The Stories We Unconsciously Author
It’s strange how our minds can start telling a story without asking our permission. One small moment—a glance, a missed call, an awkward silence—and suddenly there’s a whole narrative being written behind the scenes. “They’re upset with me.” “I must have done something wrong.” “I’m falling behind.”
I’ve caught myself mid-story more times than I can count, usually halfway through, convincing myself of something that hasn’t even happened. That’s the thing about thoughts—they feel so factual when we’re tangled up in them. But sometimes, what we’re experiencing isn’t reality. It’s just a draft we haven’t paused to edit.
Getting out of your mind doesn’t mean denying those stories. It means gently noticing, “Oh… I’m telling myself something right now,” and giving yourself the grace to ask, Is this story true? Or just familiar?
The Illusion of Problem-Solving Through Mental Spiralling
There’s a kind of thinking that feels like doing, but it’s not. You know the kind: going over a conversation again and again, rehearsing what you’ll say next time, trying to solve everything from your pillow at midnight.
It took me a long time to realise that this wasn’t clarity—it was anxiety disguised as productivity. Not all thinking leads to solutions. Sometimes it’s just spinning wheels in mud, digging deeper and deeper until we’re stuck.
The hardest part isn’t even stopping the spiral. It’s noticing it and choosing—even briefly—to step off the hamster wheel and rest in something steadier.
Missing the Symphony of the Present Moment
When we’re lost in thought, the present can become background noise. We don’t hear the kettle bubbling or the birds calling outside. Our minds are loud, and the world becomes a blur.
There was a day I sat outside with a cup of tea, trying to “think things through”—but instead, I noticed the way the steam curled into the air. The way the sky stretched wide above me. And for that moment, something softened. I didn’t have answers, but I felt held.
Sometimes, to get out of your mind, you don’t need to do anything extraordinary. You just need to pay attention. To listen for the quiet harmony of now and let it remind you: there’s more here than your thoughts.
A Kinder Approach: Why Gently Stepping Out of Your Mind Matters

Shifting Perspective: Imagine Your Thoughts are Just Passing Weather
There’s something that changed for me when I started picturing my thoughts like weather. Not facts or prophecies. Just clouds—some light and drifting, others dark and heavy, but all passing eventually.

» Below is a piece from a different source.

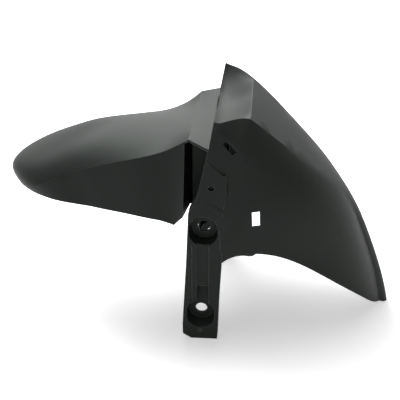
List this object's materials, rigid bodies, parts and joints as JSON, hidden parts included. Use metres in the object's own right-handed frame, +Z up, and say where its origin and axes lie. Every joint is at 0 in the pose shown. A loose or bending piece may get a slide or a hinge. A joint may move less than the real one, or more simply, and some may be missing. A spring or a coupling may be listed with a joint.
{
  "type": "motorcycle front mudguard",
  "caption": "One-piece moulded front mudguard with a domed nose, flared wings, a tapering tail and a bolt-on leg on each side.",
  "frame": {"origin": "on the floor, midway between nose and tail and between the two legs", "axes": "+X towards the tail (rear of the motorcycle), +Z up, -Y towards the rider's left; the piece is the same on both sides of Y = 0"},
  "size_m": [0.5833, 0.235, 0.3455],
  "materials": {
    "plastic": "unpainted black moulded plastic, fine satin grain"
  },
  "bodies": {
    "root": {"mudguard": "plastic"}
  },
  "joints": []
}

When my mind gets noisy and tangled, I remind myself: this moment will pass. It doesn’t mean something’s wrong with me. It just means a system has moved through, and like all storms, it won’t last forever.

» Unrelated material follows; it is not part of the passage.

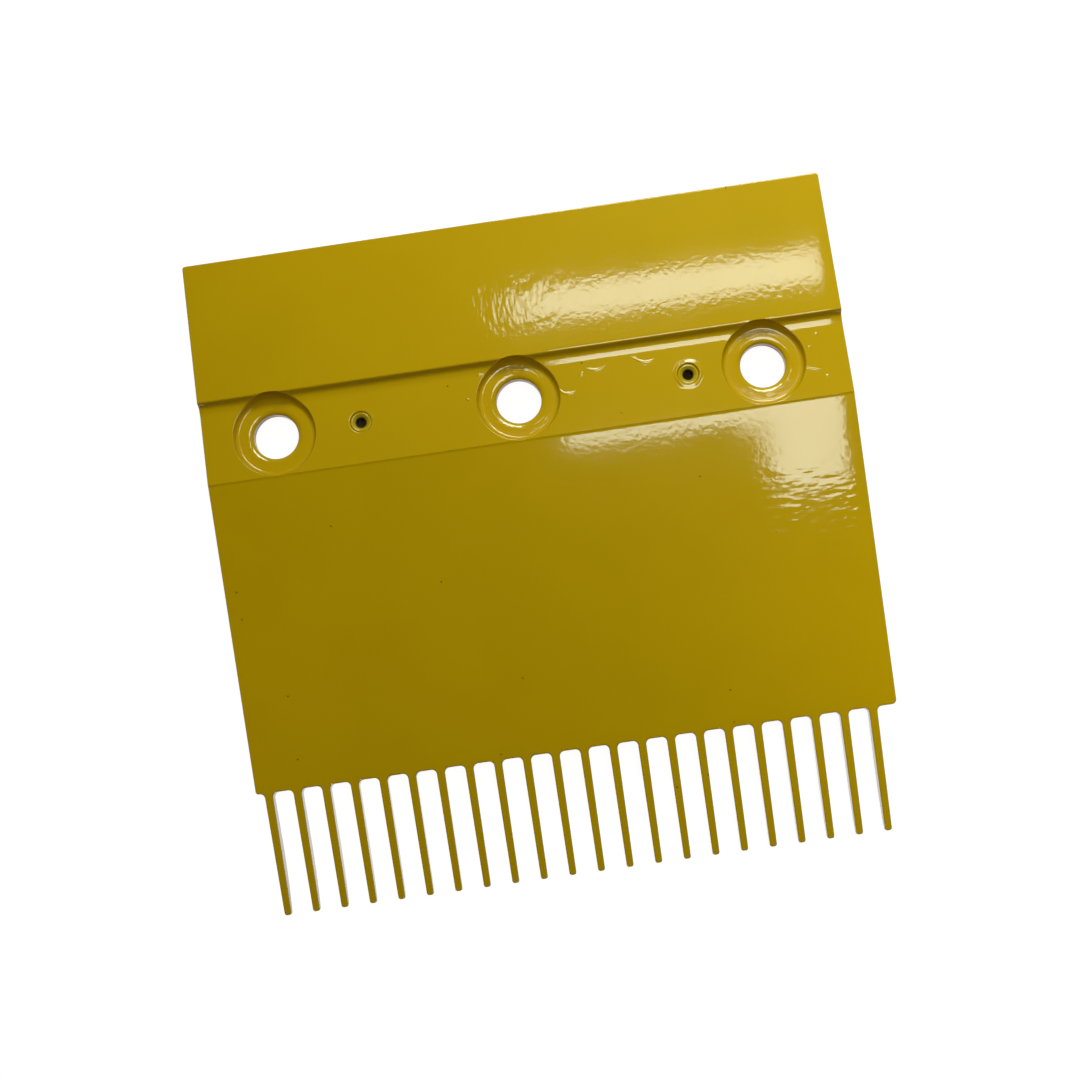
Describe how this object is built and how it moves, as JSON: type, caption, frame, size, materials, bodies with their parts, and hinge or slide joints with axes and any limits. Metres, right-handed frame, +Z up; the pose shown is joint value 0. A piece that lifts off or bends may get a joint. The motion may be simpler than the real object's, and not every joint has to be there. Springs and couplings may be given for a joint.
{
  "type": "escalator comb plate",
  "caption": "Cast comb segment for an escalator landing: holed mounting plate, sloping apron and a row of thin teeth that mesh with the step cleats.",
  "frame": {"origin": "on the axis of the middle fixing hole, in the flat mounting face on the underside", "axes": "+X to the right along the comb (towards the wide end margin), +Y from the teeth to the rear edge, +Z up along the fixing holes"},
  "size_m": [0.202, 0.2045, 0.0346],
  "materials": {
    "yellow_paint": "thick gloss safety-yellow powder coat with slight orange peel",
    "insert_metal": "thread insert painted over with the casting, dark tapped bore"
  },
  "bodies": {
    "root": {"mounting_plate": "yellow_paint", "front_apron": "yellow_paint", "apron_ribs": "yellow_paint", "comb_teeth": "yellow_paint", "thread_insert_left": "insert_metal", "thread_insert_right": "insert_metal"}
  },
  "joints": []
}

Getting out of your mind doesn’t require sunshine all the time. It’s about stepping back just enough to remember that even if it’s pouring inside your head right now, the sky behind it is still there. Clear. Unshaken. Waiting.
Self-Compassion: Offering a Hand to Your Overwhelmed Mind
There are days when my brain feels cluttered. Stuffed with worries, old stories, unfinished conversations, and that one embarrassing thing I said in 2017. In those moments, it’s tempting to get frustrated with myself. To think, why am I like this? Why can’t I just let things go? (Which I do more often than I would like.)
But I’m learning (slowly) to respond differently. To meet that noisy mind like I would a friend who’s had too much on their plate. With softness, presence, and with the kind of patience I rarely give myself but so easily offer to others.
You don’t need to shut your mind down. You just need to sit beside it and say, It’s okay. I see you. Let’s take a breath.
Gentle Healing: Gently Releasing Built-Up Tension
Trying to “fix” your thoughts or force your mind to be quiet is like yanking at a tangled necklace—it only makes things tighter.
Real healing, I’ve found, often happens in the gentlest moments. A slow walk without headphones. A hand on your chest, feeling your breath. Letting yourself cry without needing to explain why. These are the quiet spaces where the knots begin to loosen—not all at once, but enough to breathe a little easier.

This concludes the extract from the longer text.